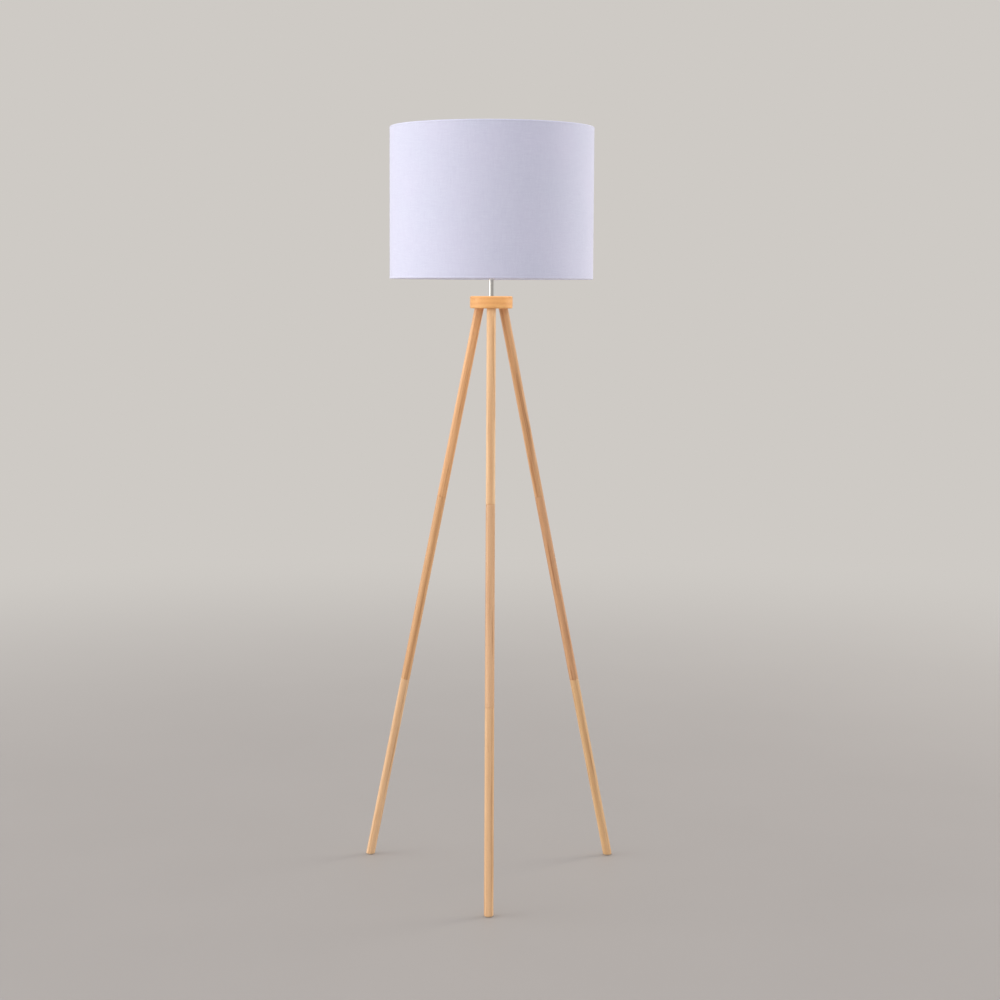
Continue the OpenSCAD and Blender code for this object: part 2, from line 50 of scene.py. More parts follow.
# ---- Places, read from the frame ----
HUB_LOW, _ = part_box("hub_disc")
FABRIC_LOW, FABRIC_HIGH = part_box("shade_fabric")
HOLDER_LOW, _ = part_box("lampholder_cap")
CENTRE_RING_LOW, CENTRE_RING_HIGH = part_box("spider_centre_ring")
RETAINER_LOW, RETAINER_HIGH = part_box("shade_retaining_ring")
BULB_LOW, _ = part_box("bulb_tip_contact")
_, BULB_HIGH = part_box("bulb_globe")
PAD_LOW, PAD_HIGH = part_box("foot_pad_front")
LEG_LOW, LEG_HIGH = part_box("leg_front_middle")

SIDES = {"front": -90, "right": 30, "left": 150}

# ---- Camera: the photograph's viewing angle ----
CAMERA_DISTANCE = 4.036
CAMERA_HEIGHT = 1.173
CAMERA_DOWN = 0.1018
CAMERA_YAW = 0.0047
CAMERA_ROLL = 0.0048
FOCAL_LENGTH_MM = 73.45

# ---- Legs ----
LEG_R = (LEG_HIGH.x - LEG_LOW.x) / 2
PAD_T = PAD_HIGH.z
PAD_R = (PAD_HIGH.x - PAD_LOW.x) / 2
HUB_CIRCLE_R = 27.5 * MM
LEG_SOCKET_DEPTH = 4 * MM
LEG_SECTION_L = 391 * MM
PAD_CIRCLE_R = -(PAD_LOW.y + PAD_HIGH.y) / 2
LEG_LEAN = math.atan((PAD_CIRCLE_R - HUB_CIRCLE_R) / (HUB_LOW.z - PAD_T))
FOOT_CIRCLE_R = PAD_CIRCLE_R + PAD_T * math.tan(LEG_LEAN)
LEG_TOP_S = HUB_LOW.z / math.cos(LEG_LEAN) + LEG_SOCKET_DEPTH
STUD_R = 4.05 * MM
STUD_HOLE = 24 * MM
INSERT_R = 6.05 * MM
INSERT_HOLE = 16.05 * MM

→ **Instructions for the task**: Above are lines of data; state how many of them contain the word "from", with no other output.

→ **Exercise result**: 2